Looking back from where I am now, I can see how my life has unfolded as an expression of these aspirations. Along the way, I've learned that what is most important to me is how we, as human persons and communities, care for one another and our world. My spiritual practices have value inasmuch as they support integrating inner and outer transformation. I am interested in how cultural and spiritual practices have helped or hindered the development of social and ecological justice and lasting peace, and what we can learn from those successes and failures. I aspire to be open-hearted and willing to encounter truth and wisdom in each person and experience I meet, and to do this in community.
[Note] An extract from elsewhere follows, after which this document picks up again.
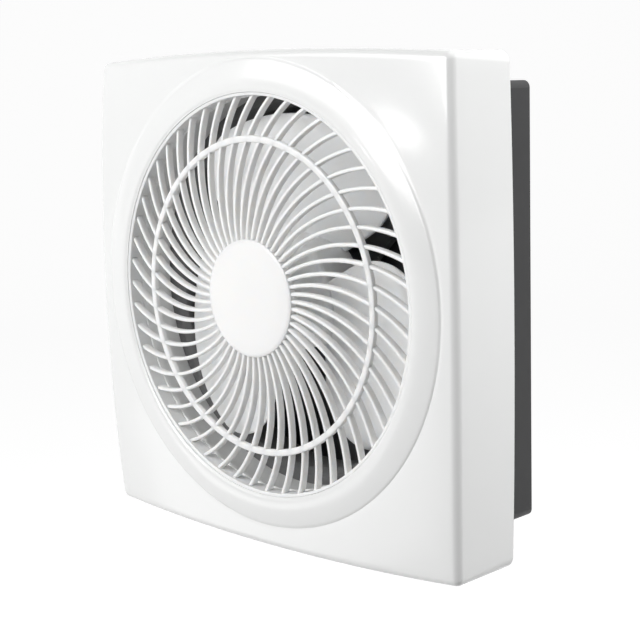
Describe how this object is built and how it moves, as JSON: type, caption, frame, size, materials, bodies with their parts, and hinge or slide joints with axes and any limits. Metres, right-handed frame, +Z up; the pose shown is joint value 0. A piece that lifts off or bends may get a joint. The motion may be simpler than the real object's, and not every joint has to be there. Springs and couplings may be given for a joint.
{
  "type": "window exhaust fan",
  "caption": "Square window and wall exhaust fan with a pillowed front cover, a spiral rib grille, a broad-bladed impeller and a shuttered duct box.",
  "frame": {"origin": "middle of the four wall screw holes, in the plane where the flange meets the wall", "axes": "+X to the right seen from the room, +Y out through the wall along the fan's axis, +Z up"},
  "size_m": [0.35, 0.1229, 0.3478],
  "materials": {
    "white_gloss": "moulded gloss white",
    "grille_white": "moulded satin white",
    "impeller_white": "moulded gloss white",
    "orifice_grey": "moulded dark grey",
    "box_grey": "fine-grained dark grey",
    "rail_grey": "moulded dark grey",
    "vane_grey": "moulded grey",
    "nylon": "natural nylon",
    "zinc_steel": "bright zinc plate",
    "bracket_steel": "grey powder coat",
    "can_steel": "grey enamel",
    "lamination": "stacked steel sheet",
    "copper": "enamelled wire",
    "rotor_metal": "turned",
    "bright_steel": "ground",
    "bronze": "sintered",
    "rubber": "matte",
    "capacitor_case": "moulded",
    "terminal_plastic": "moulded",
    "brass": "turned",
    "lead_sheath": "vinyl sleeve"
  },
  "bodies": {
    "housing": {"front_cover": "white_gloss", "grille": "grille_white", "cover_sockets": "nylon", "orifice_panel": "orifice_grey", "orifice_screws": "zinc_steel", "duct_box": "box_grey", "vane_rail_left": "rail_grey", "vane_rail_right": "rail_grey", "rail_screws": "zinc_steel", "motor_bracket": "bracket_steel", "bracket_screws": "zinc_steel", "motor_isolators": "rubber", "motor_screws": "zinc_steel", "motor_can_front": "can_steel", "motor_can_rear": "can_steel", "stator_core": "lamination", "stator_windings": "copper", "bearing_front": "bronze", "bearing_rear": "bronze", "capacitor": "capacitor_case", "capacitor_strap": "zinc_steel", "terminal_box": "terminal_plastic", "terminal_block": "nylon", "terminal_screws": "brass", "terminal_lid": "terminal_plastic", "lid_screws": "zinc_steel", "cable_grommet": "rubber", "motor_lead": "lead_sheath", "capacitor_lead": "lead_sheath"},
    "fan": {"motor_rotor": "rotor_metal", "motor_shaft": "bright_steel", "impeller": "impeller_white", "drive_pin": "bright_steel", "spinner_nut": "impeller_white"},
    "vane_1": {"shutter_vane_1": "vane_grey"},
    "vane_2": {"shutter_vane_2": "vane_grey"},
    "vane_3": {"shutter_vane_3": "vane_grey"},
    "vane_4": {"shutter_vane_4": "vane_grey"},
    "link": {"shutter_link": "nylon"}
  },
  "joints": [
    {"name": "fan_spin", "type": "hinge", "parent": "housing", "child": "fan", "pos_m": [0, 0, 0.0055], "axis": [0, 1, 0], "continuous": true},
    {"name": "vane_1_hinge", "type": "hinge", "parent": "housing", "child": "vane_1", "pos_m": [0, 0.042, 0.134], "axis": [1, 0, 0], "range_deg": [0, 75]},
    {"name": "vane_2_hinge", "type": "hinge", "parent": "housing", "child": "vane_2", "pos_m": [0, 0.042, 0.065], "axis": [1, 0, 0], "range_deg": [0, 75]},
    {"name": "vane_3_hinge", "type": "hinge", "parent": "housing", "child": "vane_3", "pos_m": [0, 0.042, -0.004], "axis": [1, 0, 0], "range_deg": [0, 75]},
    {"name": "vane_4_hinge", "type": "hinge", "parent": "housing", "child": "vane_4", "pos_m": [0, 0.042, -0.073], "axis": [1, 0, 0], "range_deg": [0, 75]},
    {"name": "link_pivot", "type": "hinge", "parent": "vane_1", "child": "link", "pos_m": [0.133, 0.03072, 0.1381], "axis": [1, 0, 0], "range_deg": [-75, 0]}
  ],
  "couplings": [
    {"joint": "vane_2_hinge", "follows": "vane_1_hinge", "ratio": 1},
    {"joint": "vane_3_hinge", "follows": "vane_1_hinge", "ratio": 1},
    {"joint": "vane_4_hinge", "follows": "vane_1_hinge", "ratio": 1},
    {"joint": "link_pivot", "follows": "vane_1_hinge", "ratio": -1}
  ]
}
Permaculture provides a path that empowers this process, even in the face of the overwhelming challenges we’ve produced in this era of climate change and ecological destruction. Its simple principles can transform our relationship with the natural world and each other: take time to pay attention and understand a system before you act; recognize the value of diversity and its role in resilience and health; act in small and slow ways, so you can notice impacts and choose actions that preserve that health; participate in regenerative systems that produce more than they consume; empower people to act in whatever ways they can, rolling back our helplessness and building accessible, healing, joyful opportunities for everyone. In Starhawk’s words, “Our goal is more than sustainability: we work for abundance, regeneration and healing.” Whatever path we take, this is the destination we need. Let’s go there, together.